Hell, you've got a naval empire (the United States) that is currently unable to come even close to the Chinese ship-building capabilities - their output dwarfs the US by 232x [2]. It's not something that happened overnight and it's certainly not something that was strategically planned out 30 years ago - it is a slow process that started with low-level outsourcing and allowed China to grow into the behemoth it is today.
Sooner or later the US was going to have to deal with this fact and it seems like that time has come. Whether or not there's a plan, whether or not it will even work - I have no clue, you have no clue and neither does anyone on this forum.
Also, to counter another point you made - "When we talk about these trade deficits do we include streaming services, television shows, films, games and whatever else?" - you can't fight a war with an economy based on streaming services, TV shows and games.
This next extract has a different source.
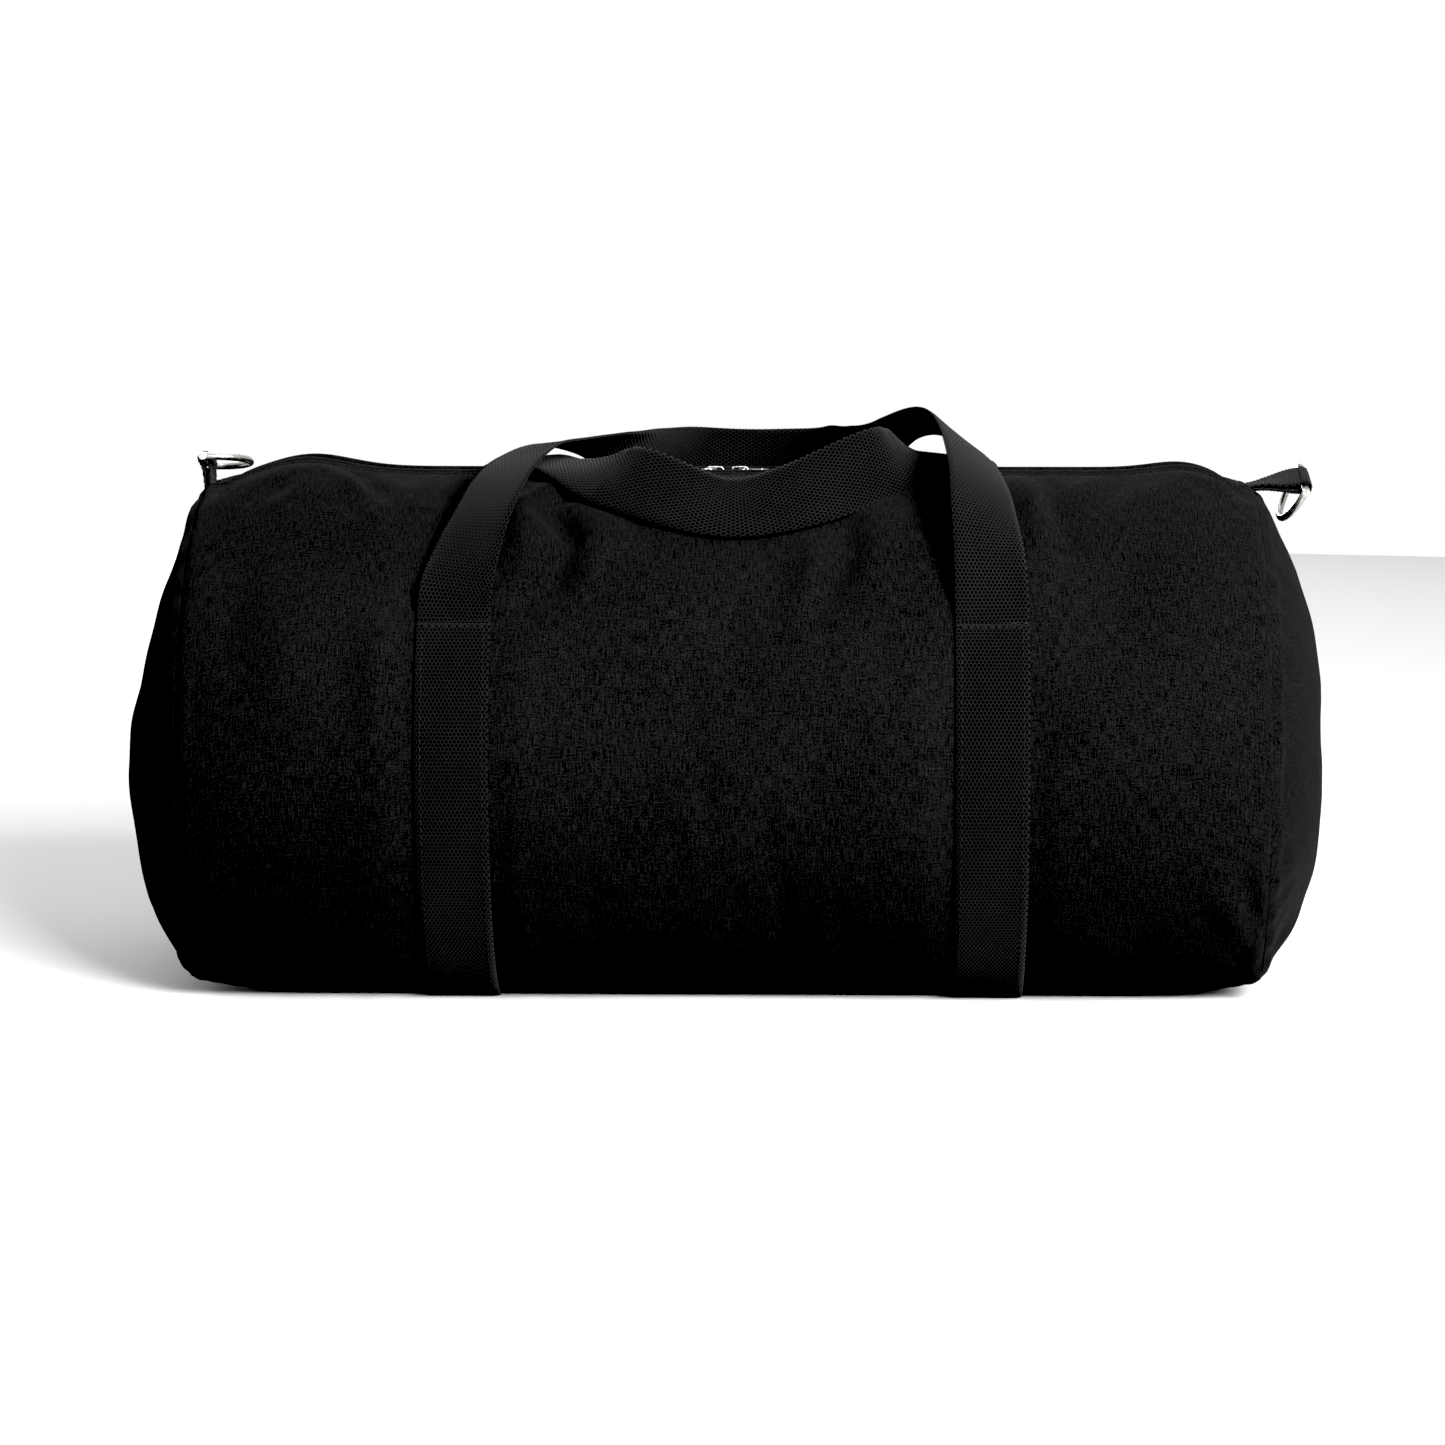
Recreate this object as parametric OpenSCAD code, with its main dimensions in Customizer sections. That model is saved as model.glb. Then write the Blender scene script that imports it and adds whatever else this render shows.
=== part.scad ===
// Soft duffel bag: a rolled main panel, two domed round ends, a two-way zip along the top,
// two webbing handles that cross over it, and a D-ring on a tab at each end.
// The bag lies along X, its front faces -Y, and Z is up from the surface it rests on.

/* [Body] */
// Distance from the middle of the bag to each end seam
seam_x = 222; // [210:1:235]
// How far each end panel bulges past its seam
dome_depth = 32; // [20:1:40]
// Half of the greatest width, front to back
half_w = 121; // [118:1:124]
// Height of the widest line above the floor
mid_z = 106; // [104:1:108]
// Height of the top above the widest line
top_h = 110.6; // [109:0.2:112]
// Thickness of the padded canvas
wall = 1.6; // [1.2:0.1:2]

/* [Webbing] */
// Width of the handle and body webbing
web_w = 30; // [25:1:32]
// Thickness of the body webbing
strap_t = 1.25; // [1:0.05:1.3]
// Thickness of the handle webbing
handle_t = 1.2; // [1:0.1:1.2]

/* [Zip] */
// Half of the gap in the top of the main panel
slot_half = 8.2; // [7.6:0.2:9]
// Distance from the middle of the bag to each end of the teeth
coil_end = 198; // [190:1:199]
// Height of the middle of the teeth
zip_z = 212.6; // [212.2:0.2:213]
// Length of each slider
slider_l = 10; // [9:0.5:11]
// Length of each pull beyond its pivot
pull_l = 12.5; // [10:0.5:14]

/* [Rings] */
// Diameter of the wire of each D-ring
wire_d = 3.4; // [3:0.2:3.6]
// Width inside each D-ring
ring_in = 25; // [24:0.5:28]
// Length of the straight legs of each D-ring
ring_leg = 4; // [3:0.5:5]
// Width of the webbing tab that holds each D-ring
tab_w = 21; // [18:1:22]

/* [Hidden] */

canvas = [0.075, 0.075, 0.08];
webbing = [0.1, 0.1, 0.105];
nickel = [0.75, 0.75, 0.73];

gap = 0.35;                    // air between soft pieces that lie on each other
upper_power = 1.9;             // roundness of the section above its widest line
lower_power = 2.3;             // roundness of the section below it
low_h = 112;                   // depth of the lower curve before the floor flattens it
panel_floor = strap_t + gap;   // the straps run under the panel
taper_x = 170;                 // from here to the seam the section draws in
side_draw = 22;
top_draw = 20;
floor_draw = 6;
around = 64;                   // points round a section
dome_rings = 9;
web_steps = 5;                 // rings for each span between two handle stations
coil_r = 1.1;
coil_y = 1.9;
plate_t = 0.8;
pivot_z = zip_z + 3.4;
pull_t = 1;
pull_arm = 1.2;
slider_gap = 0.2;
ring_r = ring_in / 2 + wire_d / 2;
bend_r = wire_d / 2 - 0.1;     // the bent wire is drawn down slightly thinner than the bar
bore_r = wire_d / 2 + 0.06;
eye_r = bore_r + 1.3;
left_pivot = [-221.5, 0, 219.5];
right_pivot = [243.5, 0, 212];
right_ring_tilt = 240;         // direction of the right ring from its bar, turning from +X to +Z
left_roll = -12;               // each ring's bar leans this far from level, seen along X
right_roll = 16;
strap_x = 108.6;               // the handle stations below start and end on the straps
stitch_z = 162;
strap_end_z = stitch_z - 2.4;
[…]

[1] https://tradingeconomics.com/china/manufacturing-production
[2] https://www.americanmanufacturing.org/blog/chinas-shipbuildi...
Is this how we came up with the "magical" tariffs formula? Look at some data, interpret it in a random way and off we go?
You don't say that [1] shows the average growth was 6.56% in China vs 9.28% in Vietnam [3] vs 10.33% in Bangladesh. So then relatively, it's not exactly "growing" is it?
If China was still explicitly growing manufacturing the numbers would be much higher. Is it actually focused on manufacturing or are there other triggers? E.g. US banned Huawei, so they had to go back home and manufacture. E.g. US is banning AI and other exports so China has to make their own. I'd say US is increasing China's manufacturing rather than China!
[3] https://tradingeconomics.com/vietnam/manufacturing-productio...
[4] https://tradingeconomics.com/bangladesh/manufacturing-produc...
[5] https://worldpopulationreview.com/country-rankings/manufactu...
> Hell, you've got a naval empire (the United States) that is currently unable to come even close to the Chinese ship-building capabilities > Sooner or later the US was going to have to deal with this fact
Why? Does the UK need to deal with this "fact" too then? The US has a naval empire that the UK is no where close to in capabilities. Based on your logic, the EU would have to band together to revive the British empire and deal with the US?
I wouldn't want this. The US wouldn't want this either. So what fact is the issue?